Writing Without Goals
K: The way I write is very much without a goal. I have something I'm interested in and then I decide I'm going to explore it.
Directing Debut
K: When I finished the script, Spike Jonze was already committed to doing “Where the Wild Things Are,” so I asked him if it would be OK if I directed it. I wanted to get his blessing and he gave it to me. It was something I've wanted to do for a long time and the opportunity presented itself. The material is very personal, so in a lot of ways I am the ideal person to do it. I directed a couple plays the previous year and that gave me confidence.
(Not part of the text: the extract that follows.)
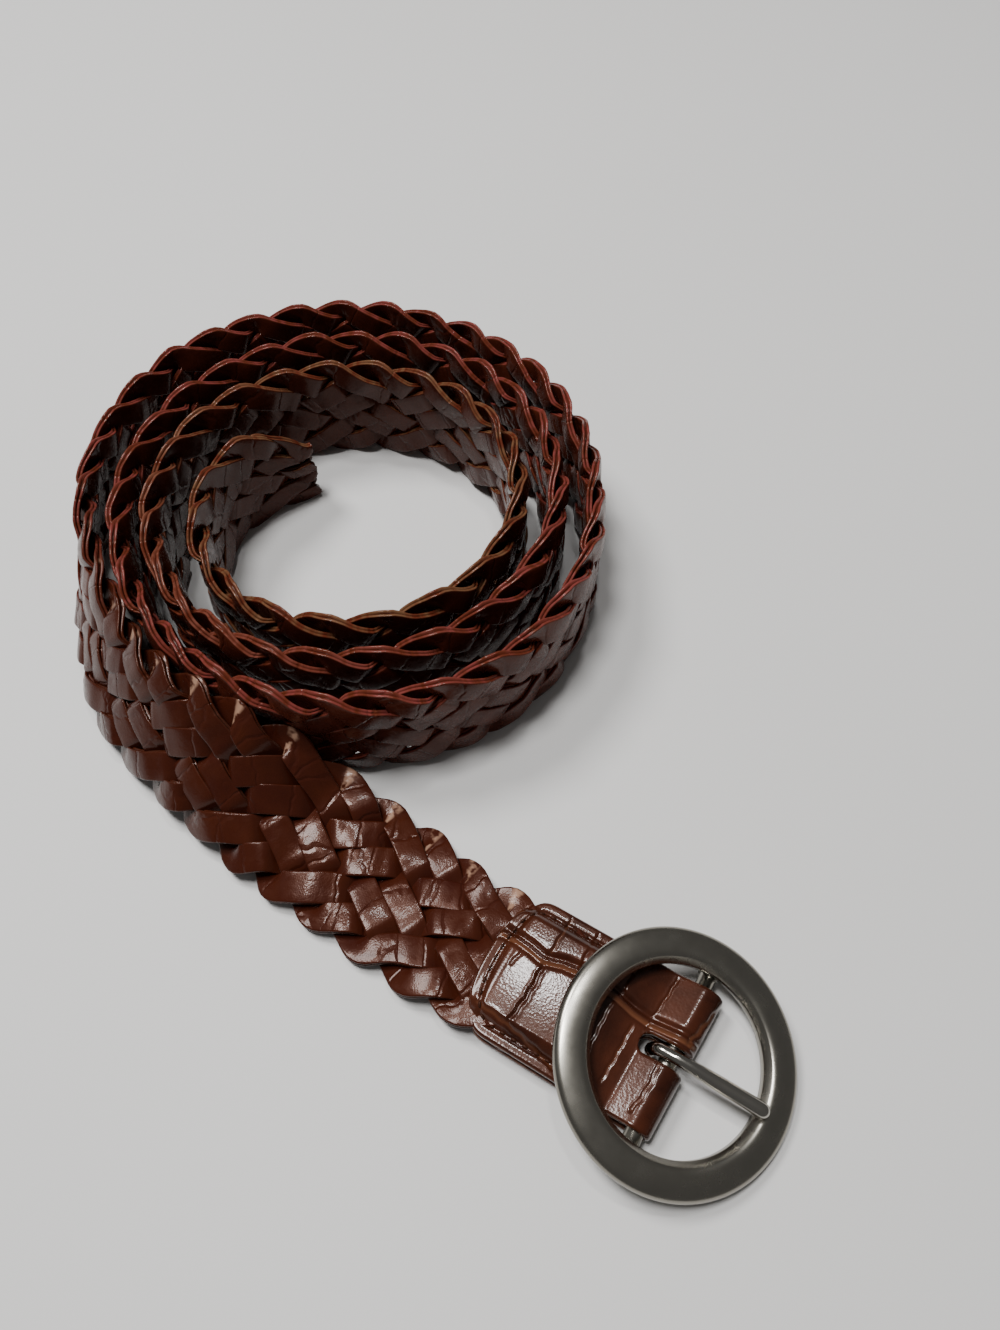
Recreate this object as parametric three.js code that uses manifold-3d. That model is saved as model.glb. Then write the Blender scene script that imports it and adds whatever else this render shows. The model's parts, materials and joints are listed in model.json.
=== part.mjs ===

I did some movies at NYU film school, but I was making them since I was a little kid so I have a feeling for it.
Massive Script
K: In the initial script there were 204 scenes, about twice as many as a normal movie, and a 45-day shoot and a limited budget. Philip Seymour Hoffman had four different versions of age makeup that took four hours a day to put on, and six variations of wigs. I don't think I could've gone into this with any confidence if I hadn't spent time on movie sets.
No one could get “Being Malkovich” made until Spike Jonze came along. I wrote “Adaptation” for Jonathan Demme to direct, and when he decided that he didn't want to, Spike came in. I wrote “Eternal Sunshine for the Spotless Mind” for Michel Gondry. “Confessions of a Dangerous Mind” began with P.J. Hogan, who I was working with for a very long time and went through a bunch of directors.
Plot Twists
K: I've been told by people who've seen my new movie that it has a strong effect, and that days or weeks after, things stay with them. You try to tell a true story honestly and then people react to it. You can't spend time trying to think about how this is going to affect people. The question is how do you make a story feel honest.
Emotional Core
K: “Synecdoche, New York” has an emotional core and there's funny stuff in it, like the house burning, but it all comes out of characters or situations in a way that feels justified to me.
Passion for Actors
K: My main interest as a kid was acting. I Like Woody Allen and aspired to be like him. I have the passion for that, and therefore the relationship with actors is crucial to me. That's maybe the most important thing to directing.
Challenges as Director
K: I direct the same way that I write. We have a script, we have the actors, we want to discover what it is. Directing is hard but satisfying. Early on I had a hard time even meeting the actors when we were doing the other films, I was so nervous. But when you're directing it's very clear: You have to. I can't hide in the back of the room when I'm directing something. The necessity of it makes it doable.